# SUPPLIED MATERIAL
##############################

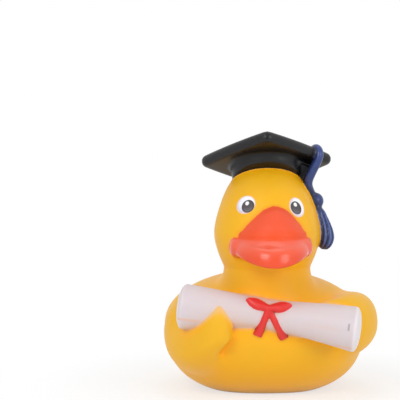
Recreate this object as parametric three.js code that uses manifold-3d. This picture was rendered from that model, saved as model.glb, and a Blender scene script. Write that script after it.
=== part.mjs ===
// Bath duck with a graduation cap and a rolled certificate, moulded in one piece as a hollow skin of soft vinyl.
// Millimetres, +Z up. The duck faces -Y, so its left side is +X. It stands on its flat foot at Z = 0.

import * as THREE from 'three';
import { LoftGeometry } from 'three/addons/geometries/LoftGeometry.js';
import { mergeVertices } from 'three/addons/utils/BufferGeometryUtils.js';
import Module from 'manifold-3d';

const wasm = await Module();
wasm.setup();

// Skin: the vinyl is of one thickness, and a small hole in the foot lets air in and out
const wallThickness = 2.0;
const airHoleRadius = 1.6;

// Body: a hull, widest at Y = 0, that is an ellipse from above
const bodyWidth = 73.6;
const breastReach = 34.0;
const tailReach = 44.0;
const waistHeight = 24.0;
const breastHeight = 25.5;
const backHeight = 43.0;
const tailHeight = 38.5;
const tailSweep = 4.5;
const keelBelowFloor = 2.4;
const hullFullness = 2.52;
const backFullness = 2.0;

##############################

# WRITTEN EXERCISE
Print the material once more, exactly.

# EXPECTED OUTPUT
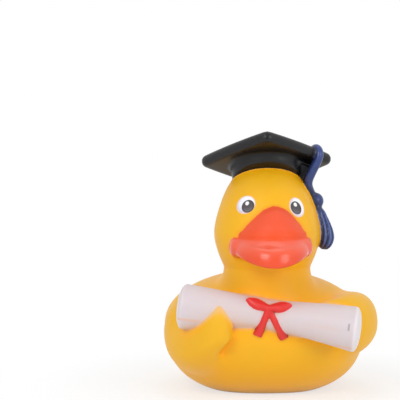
Recreate this object as parametric three.js code that uses manifold-3d. This picture was rendered from that model, saved as model.glb, and a Blender scene script. Write that script after it.
=== part.mjs ===
// Bath duck with a graduation cap and a rolled certificate, moulded in one piece as a hollow skin of soft vinyl.
// Millimetres, +Z up. The duck faces -Y, so its left side is +X. It stands on its flat foot at Z = 0.

import * as THREE from 'three';
import { LoftGeometry } from 'three/addons/geometries/LoftGeometry.js';
import { mergeVertices } from 'three/addons/utils/BufferGeometryUtils.js';
import Module from 'manifold-3d';

const wasm = await Module();
wasm.setup();

// Skin: the vinyl is of one thickness, and a small hole in the foot lets air in and out
const wallThickness = 2.0;
const airHoleRadius = 1.6;

// Body: a hull, widest at Y = 0, that is an ellipse from above
const bodyWidth = 73.6;
const breastReach = 34.0;
const tailReach = 44.0;
const waistHeight = 24.0;
const breastHeight = 25.5;
const backHeight = 43.0;
const tailHeight = 38.5;
const tailSweep = 4.5;
const keelBelowFloor = 2.4;
const hullFullness = 2.52;
const backFullness = 2.0;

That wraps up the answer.